One night, he was riding in a carriage with a Parisian socialite who had recently been converted to Christ. She was interested in his opinion on some poetry she was reading: 
Come thou Fount of every blessing,
Tune my heart to sing thy grace,
Streams of mercy never failing,
Call for hymns of loudest praise.

When she looked up from her reading, the socialite noticed Robinson was crying.
“What do I think of it?” he asked in a broken voice. “I wrote it. But now I’ve drifted away from Him and can’t find my way back.”
“But don’t you see?” the woman said gently, “The way back is written right here in the third line of your poem: Streams of mercy never ceasing. Those streams are flowing even here in Paris tonight.”
That night, Robinson recommitted his life to Christ.
  • Robinson’s experience is a good example of how a Christian falls away

    • If we concede to disappointment or discouragement, or if submit to the desires of our flesh, we can slip back into a life ruled by our flesh

      • Our faith is still intact, in that our knowledge of Christ as Lord and Savior never leaves

      • But in our behavior, we depart from the commands of Christ

      • We are departing from the life of obedience to Christ, though we can never be separated from the love of Christ

      • This was Robinson’s experience

    • But it is the kindness of God that brings us to repentance, and God was certainly good to give Robinson the opportunity to repent and return

      • The Lord never left Robinson, even though Robinson tried to run from God

      • That’s the security we have in Christ, that even when we are faithless, yet He remains faithful 

  • For the unbeliever, however, there is no such rescue promised

    • When an unbeliever is exposed to the truth, considers it for a time, and then falls away during a time of testing, there is no tether holding them to the Lord

      • They have no relationship with the Lord

      • Perhaps they will eventually come to embrace the truth, as the Lord permits

      • But unless and until they come to understand the truth of the Gospel, their temporary interest in Christ or Christianity buys them nothing 

    • This is why the writer says in v.14, that becoming a partaker (metochos - companion) of Christ will lead to a holding fast our confidence until the end

      • This is the central concern for this writer in his second warning

      • That among us in the Church may be those who have not truly embraced Christ as Lord

      • And yet, they continue to congregate with us

    • For their sake, the writer asks us to encourage one another, seeking to build everyone up, and ultimately to lead everyone to a saving knowledge  of Christ

      • But the sin of unbelief has a hardening effect on a heart

      • Time is running out 

      • And that’s why the writer continues to emphasize hearing the Lord’s voice today

  • And if someone fails to hear the Lord’s voice, there is a certain outcome awaiting them for their unbelief

    • And that leads us to the consequence of the warning at the end of Chapter 3 and into Chapter 4

Heb. 3:14  For we have become partakers of Christ, if we hold fast the beginning of our assurance firm until the end, 
Heb. 3:15  while it is said, 
Heb. 3:16  For who provoked Him when they had heard? Indeed, did not all those who came out of Egypt led by Moses? 
Heb. 3:17  And with whom was He angry for forty years? Was it not with those who sinned, whose bodies fell in the wilderness? 
Heb. 3:18  And to whom did He swear that they would not enter His rest, but to those who were disobedient? 
Heb. 3:19  So we see that they were not able to enter because of unbelief. 
  • The writer wanted to offer the Church an example of their nation’s past to illustrate both the possibility and the seriousness of some within the group failing to believe

    • So he returns to the experiences of the Israelites in the desert

      • He asks a series of questions to cause his audience to consider the consequences of unbelief in our midst  

      • His questions are all focused on the “who” of that time in the desert

    • First, he asks, “Who provoked God when they had heard?”

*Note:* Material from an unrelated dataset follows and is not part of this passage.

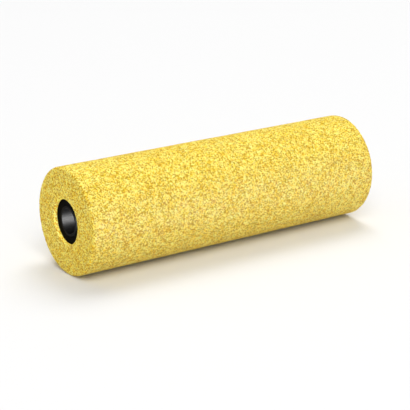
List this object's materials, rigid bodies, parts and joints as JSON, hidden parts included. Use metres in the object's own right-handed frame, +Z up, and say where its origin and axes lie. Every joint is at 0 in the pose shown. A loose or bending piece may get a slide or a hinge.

      • Those who heard are the Israelites, who heard the Lord’s call, through Moses, to leave Egypt

      • They saw God’s miraculous powers in the desert

      • They received the Covenant, and heard the Word of the Lord

    • But who was God angry with 40 years? Again, with those same people

      • They angered God in their sin, disobeying the Word of the Lord time and again and demonstrating a lack of faith 

      • And so the Lord declared they would all die in the desert

    • Finally, the writer asks “Who was denied entrance into the promised land?”

      • That very same generation of Israel never entered the Lord’s rest, that is, the land of Canaan

  • His point is that those who began the journey with Moses didn’t make it to the destination

    • A start doesn’t guarantee a finish, if that start begins in the wrong way

      • In the case of the Israelites, from the beginning, they provoked the Lord

      • And in the end, they were denied entry into the land that the Lord promised to Abraham’s descendants

    • But how could the Lord deny something He promised?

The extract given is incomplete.